Because of the crewing and U.S. build requirements imposed by the Jones Act operating cost of a U.S. flagged ship are 2.7 times more than that of a foreign vessel. These higher costs are reflected in shipping rates which are based down the supply-chain in retail prices to the consumer. The costs of the Jones Act is not relegated to the costs of goods and services. The American taxpayer also pays for the Jones Act in the form of higher maintenance costs for infrastructure. Many U.S. to U.S. bound shipments travel by rail or truck when watercraft could be utilized. Due to the high costs. Trucks account for over 75 % of the maintenance cost on public roads in the United States. Also, the Jones Act has contributed to environmental externalities. Logistics companies opting to use more cost-efficient, but less fuel-efficient trucks. Contributing to the increases in greenhouse gas emissions. The higher shipping costs have generated the opportunity cost of lost business. For example, the states of Virginia and Maryland import road salt from foreign suppliers to avoid the costs of using a Jones Act compliant vendor.
The Jones Act is section 27 of the Merchant Marine Act of 1920. This clause implements what is known as cabotage laws. Laws that govern the transportation of goods between two domestic ports. For example, goods sailing on a vessel departing Boston and bound for Miami would be subject to the Jones Act. The bill was signed into effect on June 5th, 1920. The bill’s vociferous proponent Senator Wesley Jones (R-WA) promoted Section 27 as a national security measure. Due to the utilization of foreign-flagged ships for sealift in World War I. Presenting a grave national security concern. Some find the notion of this being a national security matter to be dubious. Rather it was an attempt to pander to his constituency by protecting the railroads from the competition of foreign-flagged ships. However, the law also aimed to give a boost to the domestic shipbuilding industry. An industry that enjoyed a comparative advantage due to North America’s dense woodlands. Until the later half of the 19th century when steel displaced lumber as the primary building material for watercraft.

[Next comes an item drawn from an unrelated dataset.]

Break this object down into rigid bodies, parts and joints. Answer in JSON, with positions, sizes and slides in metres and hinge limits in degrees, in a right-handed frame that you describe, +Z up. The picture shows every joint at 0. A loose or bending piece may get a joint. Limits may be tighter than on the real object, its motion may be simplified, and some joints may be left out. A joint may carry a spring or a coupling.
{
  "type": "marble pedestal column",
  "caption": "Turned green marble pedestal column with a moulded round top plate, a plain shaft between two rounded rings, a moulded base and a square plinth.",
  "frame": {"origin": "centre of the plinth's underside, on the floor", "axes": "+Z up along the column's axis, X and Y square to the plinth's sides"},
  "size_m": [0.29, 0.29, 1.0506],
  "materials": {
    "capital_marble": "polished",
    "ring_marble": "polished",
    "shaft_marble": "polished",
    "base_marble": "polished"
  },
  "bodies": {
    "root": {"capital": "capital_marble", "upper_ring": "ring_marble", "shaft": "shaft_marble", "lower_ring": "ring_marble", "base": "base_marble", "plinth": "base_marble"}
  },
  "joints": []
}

Relinquishing the U.S. domination of the shipbuilding market.
The United States has had cabotage laws in one form or another since the nation’s infancy. One of the earliest examples dating back to 1789. The Jones Act as a more stringent version of previous laws. Boosting a domestic flagging requirement, requiring the crew to be made primarily of U.S. citizens, domestically owned, and to be the U.S. built. There are a few stipulations concerning the U.S. built and domestic ownership requirements. Foreign cooperation can own a Jones Act vessel providing 75 % of their stock is owned by U.S. citizens. The U.S. build requirement does allow for minor components of the ship to be foreign-made parts. For the vessel to remain Jones Act compliance major upgrades to the ship cannot be done abroad, even if it is required for a repair. These requirements have resulted in higher U.S. port-to-port shipping rates and ultimately passing down higher costs to the consumer.

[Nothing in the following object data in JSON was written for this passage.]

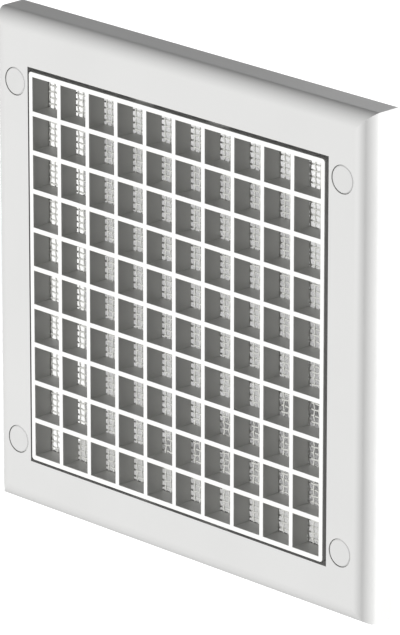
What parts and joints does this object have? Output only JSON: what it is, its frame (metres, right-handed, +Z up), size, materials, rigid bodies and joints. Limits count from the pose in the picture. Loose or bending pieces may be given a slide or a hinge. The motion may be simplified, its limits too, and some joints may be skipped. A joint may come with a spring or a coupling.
{
  "type": "square vent grille",
  "caption": "Square ventilation grille: cushion-edged frame with rear collar, lift-out egg-crate core, insect net behind it and flush screw caps.",
  "frame": {"origin": "centre of the four screw holes in the wall plane, on the middle line of the opening", "axes": "+Y into the wall along the collar, -Y out of the face, +Z up, +X to the right seen from the room"},
  "size_m": [0.16, 0.0215, 0.16],
  "materials": {
    "frame_plastic": "satin moulded, light grey",
    "core_plastic": "satin moulded, white",
    "net_plastic": "matt net, off-white",
    "cap_plastic": "satin moulded, light grey"
  },
  "bodies": {
    "root": {"frame": "frame_plastic", "grille_core": "core_plastic", "insect_net": "net_plastic", "cap_upper_left": "cap_plastic", "cap_upper_right": "cap_plastic", "cap_lower_left": "cap_plastic", "cap_lower_right": "cap_plastic"}
  },
  "joints": []
}
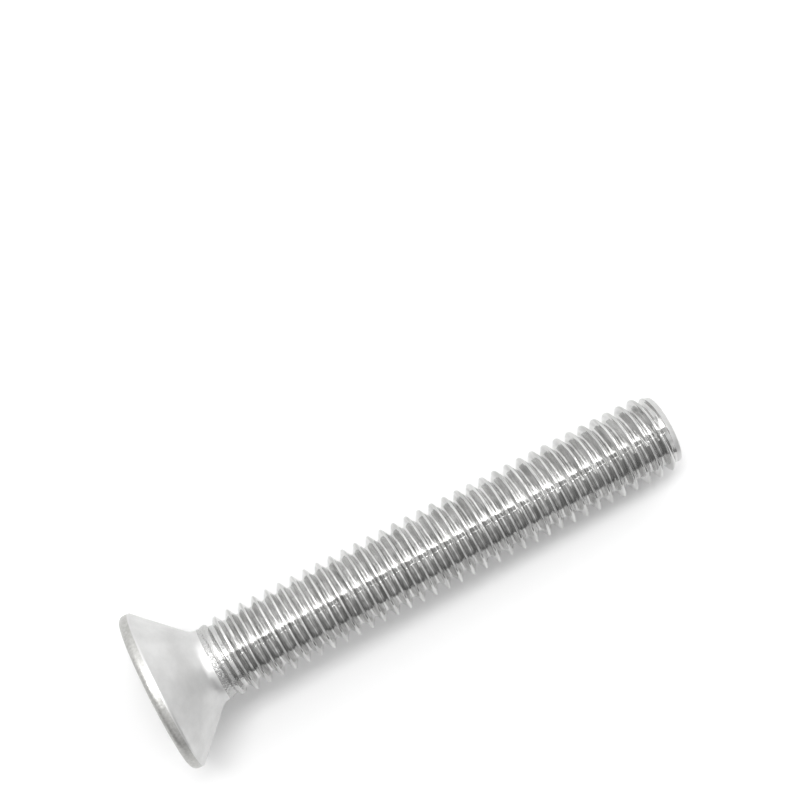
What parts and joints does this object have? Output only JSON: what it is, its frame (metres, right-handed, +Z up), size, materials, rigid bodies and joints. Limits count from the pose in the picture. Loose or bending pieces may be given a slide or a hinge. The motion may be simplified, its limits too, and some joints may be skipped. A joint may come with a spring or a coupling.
{
  "type": "countersunk socket screw",
  "caption": "Countersunk screw with a hexagon socket and a long right-hand thread up to a short neck under its cone head, lying on its side.",
  "frame": {"origin": "on the surface it lies on, under the middle of its bounding box", "axes": "+X runs level from the head towards the tip, +Z is up; the screw's own axis slopes down towards the tip by 4.3 degrees in the XZ plane, because the head is wider than the thread"},
  "size_m": [0.0404, 0.0116, 0.0117],
  "materials": {
    "stainless_steel": "bare stainless steel: bright rolled thread, satin cone, pebbled forged face"
  },
  "bodies": {
    "root": {"countersunk_screw": "stainless_steel"}
  },
  "joints": []
}
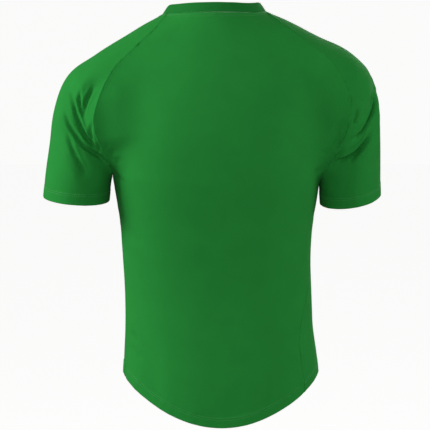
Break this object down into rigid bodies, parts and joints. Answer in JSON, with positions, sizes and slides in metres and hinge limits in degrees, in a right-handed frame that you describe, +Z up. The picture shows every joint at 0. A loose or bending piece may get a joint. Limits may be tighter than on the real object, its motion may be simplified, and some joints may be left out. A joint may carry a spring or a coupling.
{
  "type": "football jersey",
  "caption": "Short-sleeved raglan football jersey with a rib crew neck and a hem that drops at the back, filled out as when worn and hollow inside.",
  "frame": {"origin": "middle of the neck opening, level with the shoulders beside the collar, where the jersey rests on its wearer", "axes": "+Z up, along the wearer's spine; +Y towards the back of the jersey, -Y its front; +X the wearer's left"},
  "size_m": [0.5589, 0.2345, 0.6855],
  "materials": {
    "jersey_knit": "matte polyester knit with a slight sheen",
    "rib_knit": "matte rib knit"
  },
  "bodies": {
    "root": {"back": "jersey_knit", "front": "jersey_knit", "sleeve_left": "jersey_knit", "sleeve_right": "jersey_knit", "collar": "rib_knit"}
  },
  "joints": []
}
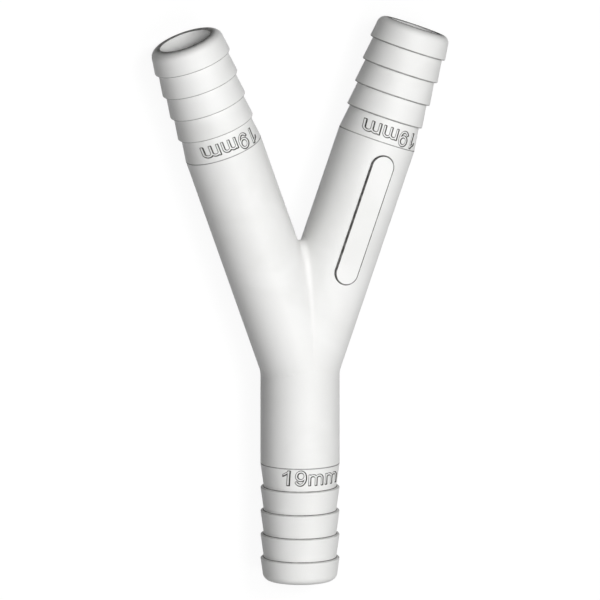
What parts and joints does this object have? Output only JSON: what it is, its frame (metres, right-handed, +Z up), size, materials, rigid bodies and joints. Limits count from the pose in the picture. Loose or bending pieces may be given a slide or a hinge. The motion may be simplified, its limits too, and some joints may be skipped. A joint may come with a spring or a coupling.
{
  "type": "tubing y connector",
  "caption": "Moulded plastic Y connector for flexible hose: plain round limbs meet in a V, each ends in a barbed tail, and an open waterway runs through them.",
  "frame": {"origin": "centre of the bottom face of the bounding box, under the moulding as it lies flat on its limbs", "axes": "+Y along the stem towards the arms, +X towards the arm that carries the raised panel, +Z up, out of the face that has the panel"},
  "size_m": [0.0812, 0.1479, 0.021],
  "materials": {
    "white_nylon": "satin"
  },
  "bodies": {
    "root": {"y_connector": "white_nylon"}
  },
  "joints": []
}
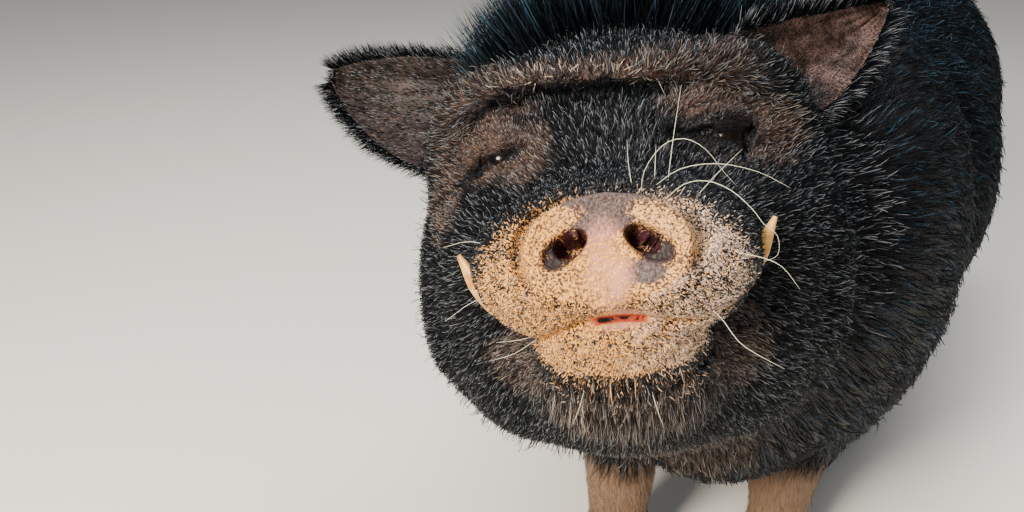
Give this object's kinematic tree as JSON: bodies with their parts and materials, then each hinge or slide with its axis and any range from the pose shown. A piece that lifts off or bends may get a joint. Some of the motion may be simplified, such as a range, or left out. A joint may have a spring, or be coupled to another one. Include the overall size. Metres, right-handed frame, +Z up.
{
  "type": "domestic pig",
  "caption": "Life-size standing pot-bellied boar with a bristly crest, hanging belly, folded brow, short snout with tusks, cupped ears and cloven hooves.",
  "frame": {"origin": "on the ground under the middle of the model's bounding box", "axes": "+Z up, +Y towards the tail, +X to the pig's left"},
  "size_m": [0.5116, 1.2336, 0.5635],
  "materials": {
    "coat_black": "black bristly coat over dark hide, muddy tan on the muzzle",
    "sock_pale": "short cream hair over pink skin",
    "ear_hide": "bare brown hide inside, black hair at the edges",
    "hoof_horn": "worn horn",
    "ivory": "yellowed tusk ivory",
    "eye": "wet dark brown"
  },
  "bodies": {
    "root": {"head": "coat_black", "neck": "coat_black", "torso": "coat_black", "tail": "coat_black", "ear_l": "ear_hide", "eye_l": "eye", "tusk_lower_l": "ivory", "tusk_upper_l": "ivory", "foreleg_l": "sock_pale", "hindleg_l": "coat_black", "hoof_fore_l_inner": "hoof_horn", "dewclaw_fore_l_inner": "hoof_horn", "hoof_fore_l_outer": "hoof_horn", "dewclaw_fore_l_outer": "hoof_horn", "hoof_hind_l_inner": "hoof_horn", "dewclaw_hind_l_inner": "hoof_horn", "hoof_hind_l_outer": "hoof_horn", "dewclaw_hind_l_outer": "hoof_horn", "ear_r": "ear_hide", "eye_r": "eye", "tusk_lower_r": "ivory", "tusk_upper_r": "ivory", "foreleg_r": "sock_pale", "hindleg_r": "coat_black", "hoof_fore_r_inner": "hoof_horn", "dewclaw_fore_r_inner": "hoof_horn", "hoof_fore_r_outer": "hoof_horn", "dewclaw_fore_r_outer": "hoof_horn", "hoof_hind_r_inner": "hoof_horn", "dewclaw_hind_r_inner": "hoof_horn", "hoof_hind_r_outer": "hoof_horn", "dewclaw_hind_r_outer": "hoof_horn"}
  },
  "joints": []
}
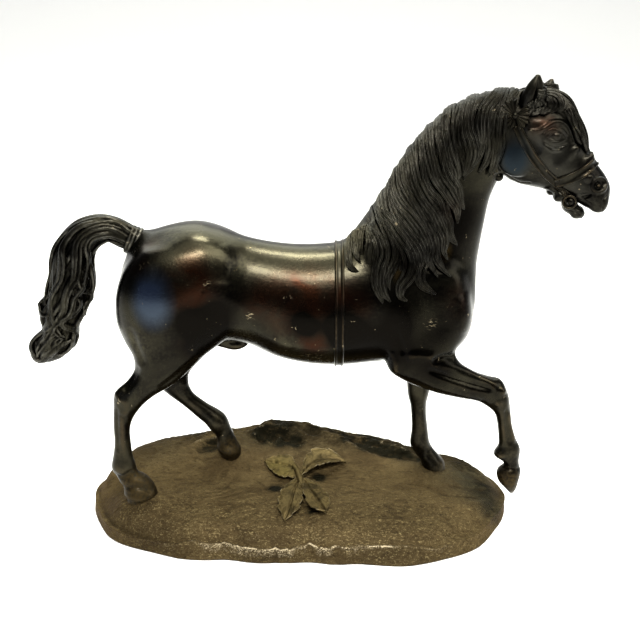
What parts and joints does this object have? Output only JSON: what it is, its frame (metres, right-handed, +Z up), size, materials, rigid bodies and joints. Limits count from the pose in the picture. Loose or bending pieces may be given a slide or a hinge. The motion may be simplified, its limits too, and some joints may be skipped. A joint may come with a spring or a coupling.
{
  "type": "horse statuette",
  "caption": "Dark patinated bronze horse with bridle and girth strap, walking with a raised foreleg on an irregular oval ground base with leaves; a mantel or table ornament.",
  "frame": {"origin": "centre of the base's flat underside, on the surface it stands on", "axes": "+X towards the horse's head, +Y towards its far side, +Z up; the side with the mane and the raised foreleg faces -Y"},
  "size_m": [0.3729, 0.145, 0.3029],
  "materials": {
    "horse_bronze": "glossy near-black brown patina on cast bronze, rubbed warm on the high places",
    "ground_bronze": "matt granular olive-brown patina on cast bronze, worn bright along the rim"
  },
  "bodies": {
    "root": {"horse": "horse_bronze", "ground_base": "ground_bronze"}
  },
  "joints": []
}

It is difficult to pinpoint an exact party that benefits from the Jones Act. Mainly because there are so many that stand to benefit from it. Ranging from domestic shipyards, labor unions, to merchant marines. It could even be said that the Railroad companies and drayage enterprises are silent beneficiaries. The business lost due to the high naval shipping rates becomes their gainful opportunity. It seems fitting to assign the role of bootleggers to the merchant marines operating complaint U.S. flagged vessels. This is since the salaries of the crew are the largest contributor to the costs throughout the supply chain. 68 % of the operating costs are due to the salaries of the crew members. This accounts for U.S. vessel operations being nearly three times that of a foreign-flagged ship. As previously mentioned, these costs are spread passed on down to consumers. The factions in favor of the merchant marines are not arguing from a moral standpoint. Rather they are arguing in their self-interest. Making them Yandle’s proverbial bootleggers.
One of the flimsy arguments used to justify keeping the Jones Act enacted is national security concerns. These half-baked repudiations tend to fall apart quickly under the scrutiny of factual analysis. The point of needing the Jones Act to maintain a commercial fleet to provide sealift capacity in times of national emergency is spurious at best. During the first Persian Gulf War, the United States heavily relied on foreign ships for sealift assistance. The lack of a domestic fleet was a direct result of the Jones Act placing restrictions that have drastically reduced domestic ship production. Utilizing the pretext of the threat of terrorism is weak at best. Incidents of foreign terrorism are rare. Your odds of being injured in a terrorist attack on U.S. soil are 1 in 678,399. The odds of being injured in an act of terrorism influenced by Islamism on U.S. soil are 1 in 106,110,338.
The Baptists in this scenario are national security-minded Neo-Conservatives. Many are vestiges of the Bush administration. Swiftly being supplanted by the Trumpian Republican of the populous right. The “country-club” Republican is becoming an endangered species. They are the ones providing the moral smoke-screen for the invested interests who are shielded from innovation and competition by the Jones Act. It could be argued that the Reaganite conservatives support the Jones Act for security reasons. That the populous conservatives that have infiltrated the GOP are the bootleggers of not just the Jones Act. But of all protectionist measures. Typically, the country-club dwelling conservatives would not bother with protectionism. However, if it is in the name of national security, they are onboard.